Saturday, March 29, 2008

Exchange Rates and Amsterdam Falafel

I was sitting my hotel room in Berlin last week, watching BBC World, when the news turned to the American economy. The gist of it was: because the dollar's so weak, we're screwed. I'm not an economist, but I've never quite understood why I'm supposed to be so upset about this. As a tourist I'm screwed, certainly--I was Rome about five years ago, back when you could by a Euro for 85 cents, and it was pretty great. Now they cost $1.55, which means I paid more for my sweet new pair of blue sueded Adidas Spezials than I 'd like to admit. But it's not like the weak dollar has had the same effect on prices here, where I live and spend most of my money. There are ways of measuring such things, after all. 

But no, the BBC announcer assured me that things were going to hell in handbasket in America even as I sat there. As evidence of this, they cut to a reporter standing outside an American store. Things have gotten so bad, he intoned, that some U.S. stores, like this one, are now accepting Euros as payment! Cue ominous music! He walked inside, camera tight on his shoulder, and went up to the counter with his twenty-Euro note to buy...falafel. At Amsterdam Falafel, in Adam's Morgan, here in DC, where I've eaten probably 15 or 20 times. Small world. 

So last night my wife and I are deciding where to have dinner before going to a play (Stunning, at the Woolly Mammoth Theater, it derails a little in the last act but is otherwise quite good), and I've got a ten-Euro note left over in my wallet, so we decide to give this whole mixed currency thing a try. And sure enough, they guy behind the counter happily accepted it and gave me the going exchange rate, which ended paying for almost the whole meal. 
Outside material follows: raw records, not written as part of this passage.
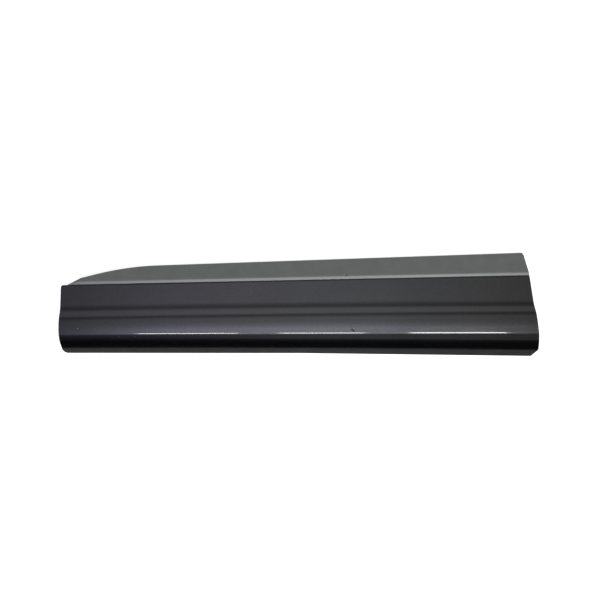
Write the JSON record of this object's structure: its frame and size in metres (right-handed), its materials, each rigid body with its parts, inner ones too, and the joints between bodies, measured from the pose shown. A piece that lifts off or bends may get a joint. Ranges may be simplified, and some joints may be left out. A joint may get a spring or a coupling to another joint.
{
  "type": "door side moulding",
  "caption": "Lower side moulding for a car front door: one plastic shell, dark metallic painted face with a soft step and a sharp crease, bare grey ledge tapering to a tip, bare grey lip.",
  "frame": {"origin": "middle of the bounding box's underside, on the rim plane that meets the door", "axes": "+X along the car towards the slanted end, +Y up the door, +Z outwards from the door"},
  "size_m": [1, 0.2183, 0.0393],
  "materials": {
    "moulding": "dark metallic paint under clear coat on the face, bare satin grey plastic on ledge, lip and back"
  },
  "bodies": {
    "root": {"door_moulding": "moulding"}
  },
  "joints": []
}
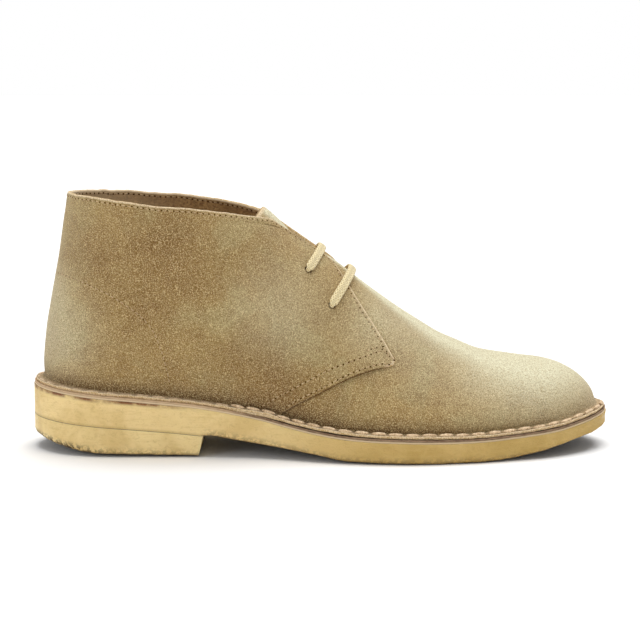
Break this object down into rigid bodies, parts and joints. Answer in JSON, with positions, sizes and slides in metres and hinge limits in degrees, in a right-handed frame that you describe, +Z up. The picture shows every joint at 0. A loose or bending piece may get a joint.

But I still don't understand what this is supposed to mean or why it's a signal or function of the weak dollar. At any given moment, the exchange rate is what it is. From my perspective, the only advantage of buying falafel with Euros is that I got a better deal, in terms of the exchange rate and lack of commission, than if I'd taken my Euros to the Travelex on K Street. But that doesn't have anything to do with the value of the dollar relative to the Euro, it would have been just as true back when the dollar was strong. If the owners of Amsterdam Falafel want to accumulate Euros as a means of betting that the dollar will become even weaker, there are surely easier ways to do it. There can't be that many people walking around DC with Euros in their pocket making spending decisions based on who'll take their foreign currency. It was obviously a fantastic publicity coup, but other than that, I'm puzzled.